だからこそ、喜びや心地よさを感じられるような、人間らしい感情を引き出すことができるような仕組みを作っていくことが大事なのだと思います。当たり前かもしれませんが、人とのつながりや対話による「愛情」「喜び」「楽しさ」食べ物に対する「美味しい」にも、誰が作ったかわかるような「嬉しさ」「愛着」など、そういう部分を、私は大事にしていきたいなと思いました。

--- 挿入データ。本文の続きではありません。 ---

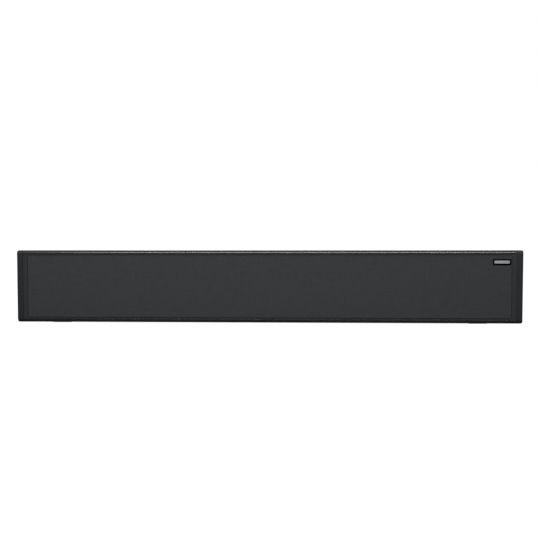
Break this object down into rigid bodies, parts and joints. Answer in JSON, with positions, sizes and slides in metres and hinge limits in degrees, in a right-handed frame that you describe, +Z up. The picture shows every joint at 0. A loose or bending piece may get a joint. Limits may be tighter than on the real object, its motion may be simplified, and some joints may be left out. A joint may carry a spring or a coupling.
{
  "type": "soundbar",
  "caption": "Long low loudspeaker bar with a framed cloth grille, painted sleeve, end caps with side buttons, rear sockets, ports and keyhole hangers.",
  "frame": {"origin": "under the middle of the bar, on the plane that its feet stand on", "axes": "+X along the length to the listener's right, -Y out of the front, +Z up"},
  "size_m": [0.914, 0.086, 0.132],
  "materials": {
    "sleeve_paint": "fine-textured charcoal powder coat on extruded aluminium",
    "moulded_plastic": "fine-sparked matt charcoal moulding",
    "bezel_plastic": "fine-sparked matt charcoal moulding",
    "inner_plastic": "black moulding",
    "port_plastic": "black moulding with a light spark texture",
    "grille_cloth": "plain-woven charcoal acoustic cloth, stretched",
    "badge_gloss": "piano black",
    "badge_satin": "fine-brushed bright satin",
    "button_rubber": "soft-touch silicone",
    "foot_rubber": "matt rubber",
    "surround_rubber": "butyl rubber, slight sheen",
    "black_steel": "black e-coat",
    "zinc_steel": "zinc plated",
    "plated_shell": "nickel plated sheet",
    "connector_plastic": "black moulding",
    "cone_paper": "pressed black pulp with fibres",
    "dome_fabric": "coated silk",
    "magnet_steel": "ferrite and zinc-plated steel",
    "circuit_board": "green solder mask",
    "bare_aluminium": "extruded, mill finish",
    "dark_window": "infrared-pass window"
  },
  "bodies": {
    "root": {"sleeve": "sleeve_paint", "left_end_cap": "moulded_plastic", "right_end_cap": "moulded_plastic", "left_cap_screw_bottom": "black_steel", "left_cap_screw_top": "black_steel", "right_cap_screw_bottom": "black_steel", "right_cap_screw_top": "black_steel", "front_baffle": "bezel_plastic", "left_port_tube": "port_plastic", "right_port_tube": "port_plastic", "left_hanger_plate": "zinc_steel", "right_hanger_plate": "zinc_steel", "terminal_panel": "port_plastic", "power_inlet": "connector_plastic", "hdmi_socket": "plated_shell", "optical_socket": "connector_plastic", "aux_socket": "connector_plastic", "usb_socket": "plated_shell", "main_board": "circuit_board", "heat_sink": "bare_aluminium", "power_board": "circuit_board", "transformer": "magnet_steel", "reservoir_capacitor": "connector_plastic", "sensor_board": "circuit_board", "sensor_window": "dark_window", "button_board": "circuit_board", "left_front_foot": "foot_rubber", "left_rear_foot": "foot_rubber", "right_front_foot": "foot_rubber", "right_rear_foot": "foot_rubber", "woofer_1_chassis": "black_steel", "woofer_1_magnet": "magnet_steel", "woofer_1_surround": "surround_rubber", "woofer_2_chassis": "black_steel", "woofer_2_magnet": "magnet_steel", "woofer_2_surround": "surround_rubber", "woofer_3_chassis": "black_steel", "woofer_3_magnet": "magnet_steel", "woofer_3_surround": "surround_rubber", "woofer_4_chassis": "black_steel", "woofer_4_magnet": "magnet_steel", "woofer_4_surround": "surround_rubber", "tweeter_1_body": "inner_plastic", "tweeter_1_dome": "dome_fabric", "tweeter_2_body": "inner_plastic", "tweeter_2_dome": "dome_fabric"},
    "grille": {"grille_frame": "inner_plastic", "grille_cloth": "grille_cloth", "badge_plate": "badge_gloss", "badge_inlay": "badge_satin"},
    "volume_up": {"volume_up_button": "button_rubber"},
    "volume_down": {"volume_down_button": "button_rubber"},
    "pairing": {"pairing_button": "button_rubber"},
    "source": {"source_button": "button_rubber"},
    "power": {"power_button": "button_rubber"},
    "flap": {"optical_flap": "connector_plastic"},
    "cone_1": {"woofer_1_cone": "cone_paper"},
    "cone_2": {"woofer_2_cone": "cone_paper"},
    "cone_3": {"woofer_3_cone": "cone_paper"},
    "cone_4": {"woofer_4_cone": "cone_paper"}
  },
  "joints": [
    {"name": "grille_pull", "type": "slide", "parent": "root", "child": "grille", "axis": [0, -1, 0], "range_m": [0, 0.06]},
    {"name": "volume_up_press", "type": "slide", "parent": "root", "child": "volume_up", "axis": [-1, 0, 0], "range_m": [0, 0.0009], "stiffness_N_per_m": 700},
    {"name": "volume_down_press", "type": "slide", "parent": "root", "child": "volume_down", "axis": [-1, 0, 0], "range_m": [0, 0.0009], "stiffness_N_per_m": 700},
    {"name": "pairing_press", "type": "slide", "parent": "root", "child": "pairing", "axis": [-1, 0, 0], "range_m": [0, 0.0009], "stiffness_N_per_m": 700},
    {"name": "source_press", "type": "slide", "parent": "root", "child": "source", "axis": [-1, 0, 0], "range_m": [0, 0.0009], "stiffness_N_per_m": 700},
    {"name": "power_press", "type": "slide", "parent": "root", "child": "power", "axis": [-1, 0, 0], "range_m": [0, 0.0009], "stiffness_N_per_m": 700},
    {"name": "flap_swing", "type": "hinge", "parent": "root", "child": "flap", "pos_m": [0.008, 0.0192, 0.0575], "axis": [-1, 0, 0], "range_deg": [0, 80], "stiffness_Nm_per_rad": 0.002},
    {"name": "cone_1_excursion", "type": "slide", "parent": "root", "child": "cone_1", "axis": [0, -1, 0], "range_m": [-0.0025, 0.0025], "stiffness_N_per_m": 900, "deforming": ["woofer_1_surround"]},
    {"name": "cone_2_excursion", "type": "slide", "parent": "root", "child": "cone_2", "axis": [0, -1, 0], "range_m": [-0.0025, 0.0025], "stiffness_N_per_m": 900, "deforming": ["woofer_2_surround"]},
    {"name": "cone_3_excursion", "type": "slide", "parent": "root", "child": "cone_3", "axis": [0, -1, 0], "range_m": [-0.0025, 0.0025], "stiffness_N_per_m": 900, "deforming": ["woofer_3_surround"]},
    {"name": "cone_4_excursion", "type": "slide", "parent": "root", "child": "cone_4", "axis": [0, -1, 0], "range_m": [-0.0025, 0.0025], "stiffness_N_per_m": 900, "deforming": ["woofer_4_surround"]}
  ]
}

リビセンの古道具や古材がつなぐ思いや、関わる人の思いへの共感、人との繋がり、何かをみんなで作り上げる喜びなど、たくさんのエネルギーを私自身の五感をフルに使って感じることができたのが、何より素晴らしい経験だったなと感じています。
最後に
長くなってしまいましたが、リビセンに携わる人たちが、本当にみなさん素敵な方達で、今回も私の興味を汲み取って話をしてくれたり、畑に連れて行ってくれたり、感謝してもしきれません。思っていることを話す機会や、それを似たような思いを持つ人が理解して聞いてくれる場がたくさんあり、その都度自分の考え方がアップデートされ、成長につながっていく、そんなリビセンという場所が私は大好きです。
きっとスタッフの方たちも、日々の業務の中で、そういう時間を大事にされていて、常に、現状と向き合い、一緒に考え、共有して、次のステップへ着実に進んでいくことができているからこそ、リスペクトしあいながら最高な場所を作ることに全力を注いでいるのだなと感心するばかりです。私が、人間らしさたっぷりの人たちに惹かれることにも気づくことができました。
いつでも帰りたい場所です。本当にありがとうございました!誰でもサポーターズに参加できるので、興味のある方は是非行ってみてください〜!